Dans ce chaleureux « road movie », la première variation contre le racisme est l'inversion des rôles : le noir (Mahershala Ali) est ici le patron, cultivé, courtois, raffiné, maniant un langage châtié, tandis que le blanc (Viggo Mortensen) est l'employé, bon à tout faire, braillard, vulgaire et boulimique. Du coup, les stéréotypes racistes, renversés, trahissent l'origine culturelle, socio-économique des comportements et aptitudes, associés par le racisme à la « race »... La seconde variation dans le film est la prise de conscience graduelle par le chauffeur blanc (qui, certes, n'est pas un WASP mais un prolétaire italo-américain) du sort infâmant et odieux réservé aux Noirs américains dans la grande « nation de la liberté », où les ségrégationnistes lois Jim Crow furent appliquées jusqu'en 1964 ! Attendue et prévisible, la troisième variation contre le racisme sera cette amitié qui peu à peu, par les confidences successives, les moments difficiles et agréables vécus ensemble, va surgir entre le pianiste noir et le chauffeur blanc, une amitié qui transcende les rancoeurs, méfiances et préjugés où le racisme s'est durablement installé... Ces variations contre le racisme restent bien sûr une excellente occasion de briller pour un duo d'acteurs emplis de leur rôle, et surjouant parfois, une aubaine pour vibrer à la musique (jazz et musique classique, cette dernière étant déniée aux Noirs), qui appelle à un autre monde, sans races, ni castes, ni classes ; et surtout Green Book reste un efficace rappel de la pregnance des mentalités racistes aux Etats-Unis.

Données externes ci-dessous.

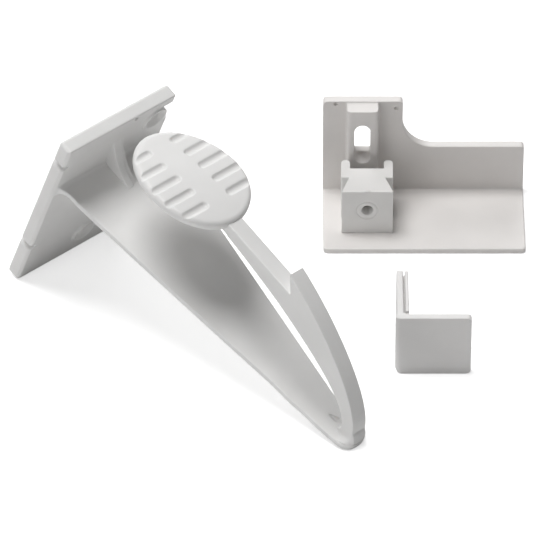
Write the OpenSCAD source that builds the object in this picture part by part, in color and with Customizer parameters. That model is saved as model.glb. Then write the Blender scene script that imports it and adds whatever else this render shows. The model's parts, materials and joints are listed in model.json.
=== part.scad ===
// Cabinet safety lock: spring latch, strike bracket with keeper block, and spacer clip.
// The pieces lie loose on one surface, as they are taken out of the bag.

/* [Mounting plate] */
// Width of the plate, across the arm
plate_w = 33.8; // [32:0.1:36]
// Height of the plate
plate_h = 52.9; // [51:0.1:55]
// Thickness of the plate
plate_t = 3.85; // [3.2:0.05:4.4]
// Bevel round the plate's edges
plate_bevel = 0.6; // [0.3:0.05:0.9]
// Height of the upper slit in the left edge
slit_upper = 45.8; // [44:0.1:47]
// Height of the lower slit in both edges
slit_lower = 13.2; // [11.5:0.1:14.5]
// Depth of the slits
slit_depth = 1.8; // [1:0.1:2.4]
// Opening of the slits
slit_open = 0.9; // [0.5:0.1:1.4]
// Rounded shoulder below each slit
slit_round = 1.9; // [1.2:0.1:2.4]
// Depth of the cut-out beside the upper screw hole
bay_depth = 4.4; // [3.8:0.1:4.8]
// Lower end of that cut-out
bay_low = 43.8; // [43:0.1:44.5]
// Upper end of that cut-out
bay_high = 50.3; // [49.9:0.1:50.8]

/* [Screw holes] */
// Radius of the hole for a 3.5 mm screw
screw_r = 1.9; // [1.8:0.05:2.1]
// Radius of the countersink's mouth
sink_r = 2.9; // [2.6:0.05:3]
// Radius of the raised collar
collar_r = 3.4; // [3.2:0.05:3.6]
// Height of the collar above the plate
collar_h = 0.5; // [0.3:0.05:0.8]
// Upper hole, distance to the right of the middle
upper_x = 11.6; // [11.3:0.1:12]
// Upper hole, height
upper_z = 47.1; // [46.8:0.1:47.4]
// Lower hole, distance to the right of the middle
lower_x = 1.8; // [0:0.1:3]
// Lower hole, height
lower_z = 7.5; // [6.5:0.1:8.5]

/* [Spring blade] */
// Height of the blade's underside on the plate
blade_z = 36.3; // [35.6:0.1:37]
// Thickness of the blade
blade_t = 1.45; // [1.2:0.05:1.7]
// Half width where the blade leaves its root
blade_root_half = 14.1; // [13:0.1:15]
// Half width at the nose
blade_nose_half = 4.5; // [4:0.1:5]
// Reach at which the taper ends
taper_end = 78; // [74:1:82]
// Reach of the nose from the plate
blade_reach = 92.4; // [91:0.1:94]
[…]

Si Beale Street pouvait parler est un film d'une tout autre envergure artistique. Le réalisateur (Barry Jenkins) ainsi que l'auteur (James Baldwin) du roman à partir duquel le film a été conçu sont des Noirs américains. Le racisme aux Etats-Unis n'y est pas seulement un thème mais encore une ambiance, une atmosphère, désespérantes. Cette création n'a cure des attentes moyennes du public, prenant le risque d'être trop longue et lente pour les uns ou « maniérée » pour les autres. Malmenant la linéarité du récit, ce film d'auteur joue avec les flash-backs comme si l'histoire était secondaire, bien (re)connue hélas de ceux qui subissent toujours le racisme... S'attardant sur un plan ou ralentissant une séquence en esthète, soignant la photographie, travaillant sur la bande-son en finesse, Barry Jenkins nous offre une oeuvre somptueuse, romantique, désespérée qui n'a aucune chance de convaincre un large public... Pourtant la pure, radieuse histoire qui se noue entre Tish (Kiki Layne) et Fonny (Stephan James), éperdument amoureux l'un de l'autre depuis leur enfance, n'est pas sans rappeler un « Roméo et Juliette », mais qui se déroulerait dans le Harlem des années 70. Beaux, simples, pudiques et lumineux comme les enfants qu'ils sont restés, Fonny et Tish paraissent d'emblée - tout comme jadis les amants de Vérone - menacés par des haines collectives qui leur préexistent et leur survivront. Revendiquant un sentimentalisme inactuel, Barry Jenkins ne craint pas d'idéaliser cet amour, comme pour le faire contraster, en un mélodrame à la Douglas Sirk, avec une hideuse violence sociale. La violence sociale d'un racisme américain faisant qu'accusé à tort d'une agression et d'un viol qu'il n'a pas commis, chargé par une victime fragilisée et une police raciste, Fonny va se retrouver en prison alors que sa Tish chérie donne naissance à leur enfant. Tish et sa famille feront tout ce qui leur est possible pour innocenter Fonny, mais en vain... Pas de « happy end » pour cette tragédie que Jenkins veut porter très haut, par la magnificence de l'image et de la musique, comme pour mieux faire ressentir la bassesse d'un monde qui s'est accommodé du racisme. De la hiératique plongée du début aux sons fourmillant qui dilatent l'image, en passant par les teintes mordorées des gros plans ou d'éblouissants jeux de lumières, le film Si Beale Street pouvait parler semble, par sa forme coruscante, vouloir opposer un mur de rêve aux disgrâces d'un réel oppressif.